Very cool idea. I am thinking of using some Sorachi Ace I just picked up to make a dry-hopped sour. The salt might be a good addition, though I think I'll leave the spice out since I'll be dry-hopping.

Where do you get your lacto culture (originally)? Do you buy the liquid cultures?

The Mad Fermentationist (Mike) said...

I keep a culture of White Labs Lacto going, but this culture was from my Bio-nerd friend Matt's lab. Not sure where he originally got the strain from though.

I added a Sorachi Ace hop tea (with some lime peel) to a few bottles of my Cherry Flanders, sounded like a good idea but not enough of the hop aroma came through to be noticeable.

Good luck.

Andrew said...

Did you not give the wort any oxygen? I didn't see it in the recipe.

The Mad Fermentationist (Mike) said...

I did leave that step out. I shook the carboy to aerate right before pitching the ale yeast. I recently racked to secondary and still doesn't have much sourness, hopefully it develops in the next month or two because I'd like to drink this relatively fresh.

Iron Krausen said...

How was the coriander and salt levels when you tasted it? My sour mash will be ready to boil tomorrow and I haven't settled on amounts for either.

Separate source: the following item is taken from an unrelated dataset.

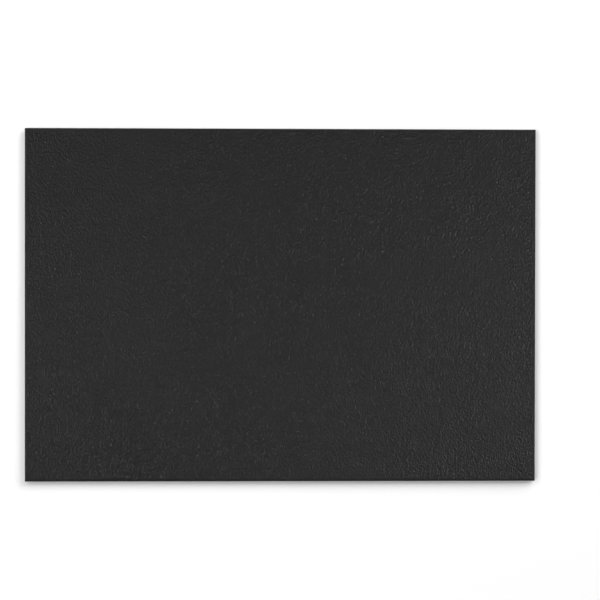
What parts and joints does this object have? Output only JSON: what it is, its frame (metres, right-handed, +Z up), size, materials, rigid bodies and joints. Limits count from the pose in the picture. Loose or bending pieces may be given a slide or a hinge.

The Mad Fermentationist (Mike) said...

Haven't taken a taste in a few weeks, still waiting for it to sour... but the levels on both the salt and the coriander were pretty close. If anything the coriander might be a little on the heavy side and the salt may be a bit light (for my tastes). The coriander should fade with time and I’ll probably add ~.25-.5 oz of salt at bottling. Good luck on your batch.

Andrew said...

Revisiting your lacto techniques and I saw you asked a question about tiny bubbles. I didn't get much coriander. Good tartness, but to my palate overwhelming salt. A friend agrees with me on this one. Much like cooking, everyone's salt level is different; it would of been better to err on the side of caution I think. Still a good beer though.

The Mad Fermentationist (Mike) said...

Thanks. Before sending this one into NHC Audrey and I played with the salt level in some samples. Scaling up to the amount suggested in Brewing with Wheat (.5 oz per gallon) was way too much for my palate. We ended up adding an extra 1/8 tsp to the bottle to make the salt a bit more noticeable (without being briny).

Jim Lemire said...

I know I'm digging through an old post here, but I'm got a notion to brew up a Gose with my own spin (of course). I was looking through Brewing with Wheat and the Gose recipe says to use 12.4 grams of salt PER GALLON. This is about 5 times as much as you used in yours.

What do you think? Way too much?

The Mad Fermentationist (Mike) said...

Yep, way too much salt for my taste (and I love salt). I would start low, you can always add more if you want at bottling.